Problem statement:
Return the lines from the one that contains "Write the OpenSCAD" through the one that contains "the Z axis.", both included, exactly as written and with nothing added.

Data extract:
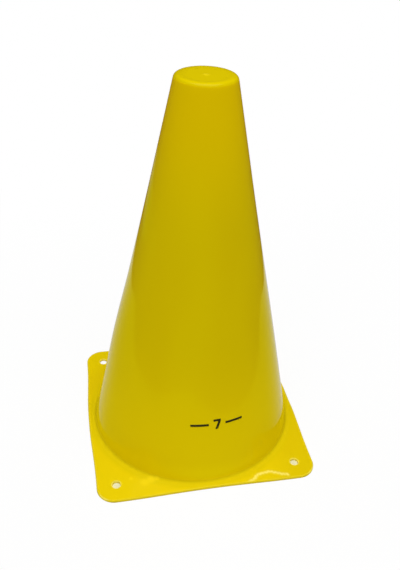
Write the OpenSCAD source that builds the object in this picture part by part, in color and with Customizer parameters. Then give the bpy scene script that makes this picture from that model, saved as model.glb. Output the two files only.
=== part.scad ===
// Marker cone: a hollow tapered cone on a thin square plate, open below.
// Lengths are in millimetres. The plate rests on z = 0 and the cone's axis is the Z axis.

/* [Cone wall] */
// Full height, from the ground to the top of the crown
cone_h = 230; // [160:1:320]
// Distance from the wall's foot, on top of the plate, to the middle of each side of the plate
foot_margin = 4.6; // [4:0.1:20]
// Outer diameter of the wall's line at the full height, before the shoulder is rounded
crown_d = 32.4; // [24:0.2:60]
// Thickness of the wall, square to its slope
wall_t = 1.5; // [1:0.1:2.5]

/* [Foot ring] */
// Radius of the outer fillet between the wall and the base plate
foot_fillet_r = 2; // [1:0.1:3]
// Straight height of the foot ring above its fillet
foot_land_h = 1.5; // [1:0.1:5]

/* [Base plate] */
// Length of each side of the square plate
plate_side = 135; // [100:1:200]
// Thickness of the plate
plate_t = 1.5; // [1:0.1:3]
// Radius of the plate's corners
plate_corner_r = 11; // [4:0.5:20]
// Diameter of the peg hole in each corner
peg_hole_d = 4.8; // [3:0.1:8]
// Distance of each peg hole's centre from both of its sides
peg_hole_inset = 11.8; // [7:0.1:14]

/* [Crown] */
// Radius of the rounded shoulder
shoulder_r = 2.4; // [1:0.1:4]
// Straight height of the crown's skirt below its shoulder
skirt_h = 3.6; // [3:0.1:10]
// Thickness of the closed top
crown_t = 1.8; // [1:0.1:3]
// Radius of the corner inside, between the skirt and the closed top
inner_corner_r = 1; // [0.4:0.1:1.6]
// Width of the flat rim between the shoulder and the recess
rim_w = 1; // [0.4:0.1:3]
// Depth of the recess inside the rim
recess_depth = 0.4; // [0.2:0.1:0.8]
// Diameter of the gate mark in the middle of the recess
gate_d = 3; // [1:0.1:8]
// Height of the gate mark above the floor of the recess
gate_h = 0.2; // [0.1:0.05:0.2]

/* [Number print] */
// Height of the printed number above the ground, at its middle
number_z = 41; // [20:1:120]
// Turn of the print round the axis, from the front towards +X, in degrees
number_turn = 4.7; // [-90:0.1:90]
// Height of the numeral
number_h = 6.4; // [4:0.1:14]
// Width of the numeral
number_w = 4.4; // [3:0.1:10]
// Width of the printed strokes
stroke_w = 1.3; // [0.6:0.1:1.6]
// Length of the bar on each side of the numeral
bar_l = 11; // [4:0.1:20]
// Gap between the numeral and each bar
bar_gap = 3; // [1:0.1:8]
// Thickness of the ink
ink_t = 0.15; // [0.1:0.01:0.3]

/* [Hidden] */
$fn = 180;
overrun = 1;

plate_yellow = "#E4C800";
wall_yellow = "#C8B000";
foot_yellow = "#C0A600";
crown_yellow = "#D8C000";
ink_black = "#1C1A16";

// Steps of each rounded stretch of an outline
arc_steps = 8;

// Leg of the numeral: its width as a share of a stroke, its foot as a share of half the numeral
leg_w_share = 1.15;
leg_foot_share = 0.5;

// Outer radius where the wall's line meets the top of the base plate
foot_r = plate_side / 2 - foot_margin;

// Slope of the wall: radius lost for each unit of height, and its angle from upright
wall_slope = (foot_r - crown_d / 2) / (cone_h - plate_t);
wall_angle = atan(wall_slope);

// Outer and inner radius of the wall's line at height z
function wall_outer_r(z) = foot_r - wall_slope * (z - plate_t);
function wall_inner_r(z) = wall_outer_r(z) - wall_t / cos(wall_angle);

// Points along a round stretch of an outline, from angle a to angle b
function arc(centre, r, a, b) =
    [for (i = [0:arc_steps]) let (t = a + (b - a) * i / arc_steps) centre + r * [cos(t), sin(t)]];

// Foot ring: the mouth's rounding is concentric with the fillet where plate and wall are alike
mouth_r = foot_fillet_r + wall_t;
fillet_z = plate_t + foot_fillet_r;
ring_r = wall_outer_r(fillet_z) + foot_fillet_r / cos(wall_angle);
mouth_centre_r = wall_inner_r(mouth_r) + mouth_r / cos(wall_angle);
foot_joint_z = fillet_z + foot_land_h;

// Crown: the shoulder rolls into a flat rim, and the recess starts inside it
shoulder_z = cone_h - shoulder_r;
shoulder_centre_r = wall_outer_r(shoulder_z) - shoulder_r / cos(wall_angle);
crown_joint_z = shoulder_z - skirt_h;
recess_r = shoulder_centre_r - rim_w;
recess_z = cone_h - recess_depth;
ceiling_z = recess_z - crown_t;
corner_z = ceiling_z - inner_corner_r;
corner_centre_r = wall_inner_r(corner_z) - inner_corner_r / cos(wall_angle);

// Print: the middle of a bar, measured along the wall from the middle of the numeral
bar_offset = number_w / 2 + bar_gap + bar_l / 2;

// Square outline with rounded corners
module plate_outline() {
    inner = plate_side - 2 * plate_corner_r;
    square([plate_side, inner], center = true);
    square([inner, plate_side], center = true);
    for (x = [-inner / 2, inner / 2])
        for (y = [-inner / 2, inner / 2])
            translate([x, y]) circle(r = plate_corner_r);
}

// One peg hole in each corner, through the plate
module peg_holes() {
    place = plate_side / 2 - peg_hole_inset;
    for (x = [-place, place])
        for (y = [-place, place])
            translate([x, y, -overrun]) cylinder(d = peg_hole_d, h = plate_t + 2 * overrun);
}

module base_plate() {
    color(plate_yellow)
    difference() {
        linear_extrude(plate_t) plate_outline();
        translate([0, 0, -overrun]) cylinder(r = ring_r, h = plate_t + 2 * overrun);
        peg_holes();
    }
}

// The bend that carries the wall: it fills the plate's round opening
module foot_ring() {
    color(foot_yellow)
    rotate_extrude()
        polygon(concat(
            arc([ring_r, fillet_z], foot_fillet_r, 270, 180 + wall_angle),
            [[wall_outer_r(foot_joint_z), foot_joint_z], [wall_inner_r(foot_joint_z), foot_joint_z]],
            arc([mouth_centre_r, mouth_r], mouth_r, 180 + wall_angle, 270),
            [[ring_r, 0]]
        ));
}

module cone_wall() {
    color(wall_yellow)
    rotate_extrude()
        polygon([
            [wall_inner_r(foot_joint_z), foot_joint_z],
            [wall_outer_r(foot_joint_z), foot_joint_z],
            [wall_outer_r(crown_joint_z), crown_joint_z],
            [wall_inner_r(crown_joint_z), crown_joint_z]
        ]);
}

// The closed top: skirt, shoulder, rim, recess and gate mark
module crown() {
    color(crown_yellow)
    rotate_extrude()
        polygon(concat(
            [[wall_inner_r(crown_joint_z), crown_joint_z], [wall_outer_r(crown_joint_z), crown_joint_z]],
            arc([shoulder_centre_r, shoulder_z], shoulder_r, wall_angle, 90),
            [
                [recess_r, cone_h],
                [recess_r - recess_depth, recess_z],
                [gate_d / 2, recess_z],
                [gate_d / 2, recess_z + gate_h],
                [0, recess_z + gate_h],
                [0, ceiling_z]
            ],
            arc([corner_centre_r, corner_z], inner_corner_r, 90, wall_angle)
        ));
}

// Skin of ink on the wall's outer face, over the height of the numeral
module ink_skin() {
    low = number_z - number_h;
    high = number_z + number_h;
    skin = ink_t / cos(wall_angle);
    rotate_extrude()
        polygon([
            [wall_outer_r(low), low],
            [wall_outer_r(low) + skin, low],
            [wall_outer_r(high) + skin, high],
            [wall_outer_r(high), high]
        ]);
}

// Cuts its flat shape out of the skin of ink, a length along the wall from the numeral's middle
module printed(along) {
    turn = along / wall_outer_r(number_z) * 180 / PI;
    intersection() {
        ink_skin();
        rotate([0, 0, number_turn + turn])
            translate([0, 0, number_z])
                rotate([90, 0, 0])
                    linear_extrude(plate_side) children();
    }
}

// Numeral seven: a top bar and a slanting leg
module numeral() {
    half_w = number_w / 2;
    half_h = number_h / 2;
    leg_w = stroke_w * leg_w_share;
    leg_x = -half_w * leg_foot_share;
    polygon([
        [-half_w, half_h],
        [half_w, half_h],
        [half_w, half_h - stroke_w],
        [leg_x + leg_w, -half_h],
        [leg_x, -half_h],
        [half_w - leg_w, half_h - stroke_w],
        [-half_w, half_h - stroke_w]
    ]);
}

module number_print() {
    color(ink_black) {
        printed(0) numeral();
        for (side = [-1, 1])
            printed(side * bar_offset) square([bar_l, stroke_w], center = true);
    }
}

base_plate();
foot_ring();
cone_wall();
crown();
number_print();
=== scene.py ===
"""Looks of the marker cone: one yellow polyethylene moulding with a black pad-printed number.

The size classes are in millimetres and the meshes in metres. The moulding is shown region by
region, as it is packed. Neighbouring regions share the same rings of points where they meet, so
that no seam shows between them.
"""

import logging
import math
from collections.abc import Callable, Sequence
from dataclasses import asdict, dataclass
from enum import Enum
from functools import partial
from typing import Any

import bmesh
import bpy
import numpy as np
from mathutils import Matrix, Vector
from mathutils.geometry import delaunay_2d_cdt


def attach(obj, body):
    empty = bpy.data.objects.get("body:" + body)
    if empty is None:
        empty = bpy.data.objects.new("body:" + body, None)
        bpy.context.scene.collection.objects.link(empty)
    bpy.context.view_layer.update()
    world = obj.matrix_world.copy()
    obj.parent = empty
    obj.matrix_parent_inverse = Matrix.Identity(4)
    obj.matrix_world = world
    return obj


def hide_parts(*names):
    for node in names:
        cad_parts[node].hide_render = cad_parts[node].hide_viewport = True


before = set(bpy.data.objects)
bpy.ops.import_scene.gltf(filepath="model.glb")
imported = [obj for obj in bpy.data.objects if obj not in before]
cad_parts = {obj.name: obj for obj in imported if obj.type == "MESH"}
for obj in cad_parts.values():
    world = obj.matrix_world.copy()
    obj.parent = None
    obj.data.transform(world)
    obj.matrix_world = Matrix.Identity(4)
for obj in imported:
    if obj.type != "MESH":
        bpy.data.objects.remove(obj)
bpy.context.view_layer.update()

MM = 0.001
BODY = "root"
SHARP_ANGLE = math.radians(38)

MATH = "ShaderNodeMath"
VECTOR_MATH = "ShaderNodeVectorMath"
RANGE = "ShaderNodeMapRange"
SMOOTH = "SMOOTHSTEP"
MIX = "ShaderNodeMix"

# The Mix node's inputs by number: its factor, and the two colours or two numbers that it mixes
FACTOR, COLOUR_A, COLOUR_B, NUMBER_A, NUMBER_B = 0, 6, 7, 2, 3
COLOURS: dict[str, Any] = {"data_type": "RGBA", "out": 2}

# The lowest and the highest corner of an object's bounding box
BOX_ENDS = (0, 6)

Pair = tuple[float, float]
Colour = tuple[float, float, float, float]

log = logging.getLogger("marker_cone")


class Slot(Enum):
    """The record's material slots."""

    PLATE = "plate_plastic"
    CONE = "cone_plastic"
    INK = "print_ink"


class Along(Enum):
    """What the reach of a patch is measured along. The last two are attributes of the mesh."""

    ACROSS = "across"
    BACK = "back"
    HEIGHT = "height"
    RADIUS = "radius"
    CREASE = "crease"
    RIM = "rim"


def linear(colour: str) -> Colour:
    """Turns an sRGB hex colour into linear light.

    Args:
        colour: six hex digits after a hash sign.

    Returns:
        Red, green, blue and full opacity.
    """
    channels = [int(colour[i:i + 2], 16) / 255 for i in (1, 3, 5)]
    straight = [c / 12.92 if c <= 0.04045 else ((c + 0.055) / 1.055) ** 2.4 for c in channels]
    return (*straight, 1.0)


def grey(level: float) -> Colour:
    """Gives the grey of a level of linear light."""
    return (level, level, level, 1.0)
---
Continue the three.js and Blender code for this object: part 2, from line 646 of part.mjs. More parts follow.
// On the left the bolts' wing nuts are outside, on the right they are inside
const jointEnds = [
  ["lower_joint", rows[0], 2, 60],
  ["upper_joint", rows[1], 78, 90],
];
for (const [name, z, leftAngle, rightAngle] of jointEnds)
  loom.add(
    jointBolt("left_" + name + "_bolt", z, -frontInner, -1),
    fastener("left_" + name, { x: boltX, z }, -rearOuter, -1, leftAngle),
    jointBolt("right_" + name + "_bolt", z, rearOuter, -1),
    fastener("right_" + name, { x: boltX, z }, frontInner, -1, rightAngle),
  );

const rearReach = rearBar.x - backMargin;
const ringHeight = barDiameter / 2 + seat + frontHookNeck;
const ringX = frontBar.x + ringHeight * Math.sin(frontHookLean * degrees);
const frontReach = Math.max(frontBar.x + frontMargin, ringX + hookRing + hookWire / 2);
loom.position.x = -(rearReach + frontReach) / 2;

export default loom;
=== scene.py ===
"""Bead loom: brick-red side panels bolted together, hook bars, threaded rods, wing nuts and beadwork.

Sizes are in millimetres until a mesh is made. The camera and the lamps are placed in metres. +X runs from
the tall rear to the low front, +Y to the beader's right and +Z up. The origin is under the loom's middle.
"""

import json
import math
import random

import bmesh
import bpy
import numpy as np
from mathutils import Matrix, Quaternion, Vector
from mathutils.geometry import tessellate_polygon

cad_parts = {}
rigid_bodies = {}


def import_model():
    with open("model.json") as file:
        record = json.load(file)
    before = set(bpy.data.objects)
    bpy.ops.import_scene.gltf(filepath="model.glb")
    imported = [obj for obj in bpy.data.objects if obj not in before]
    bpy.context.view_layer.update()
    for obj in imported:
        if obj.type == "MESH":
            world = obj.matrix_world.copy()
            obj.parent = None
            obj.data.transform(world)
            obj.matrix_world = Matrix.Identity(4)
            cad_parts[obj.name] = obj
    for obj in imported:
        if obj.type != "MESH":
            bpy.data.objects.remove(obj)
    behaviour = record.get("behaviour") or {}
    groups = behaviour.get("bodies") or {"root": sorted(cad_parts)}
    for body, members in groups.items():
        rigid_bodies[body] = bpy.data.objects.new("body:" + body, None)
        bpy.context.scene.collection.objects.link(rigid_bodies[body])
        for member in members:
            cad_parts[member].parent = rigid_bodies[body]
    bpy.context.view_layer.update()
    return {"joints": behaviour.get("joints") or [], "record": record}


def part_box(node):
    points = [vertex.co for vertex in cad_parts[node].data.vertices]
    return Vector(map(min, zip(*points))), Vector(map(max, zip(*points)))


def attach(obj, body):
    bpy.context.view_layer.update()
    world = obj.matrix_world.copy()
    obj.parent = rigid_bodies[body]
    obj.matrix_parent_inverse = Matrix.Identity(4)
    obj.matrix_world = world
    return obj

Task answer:
Write the OpenSCAD source that builds the object in this picture part by part, in color and with Customizer parameters. Then give the bpy scene script that makes this picture from that model, saved as model.glb. Output the two files only.
=== part.scad ===
// Marker cone: a hollow tapered cone on a thin square plate, open below.
// Lengths are in millimetres. The plate rests on z = 0 and the cone's axis is the Z axis.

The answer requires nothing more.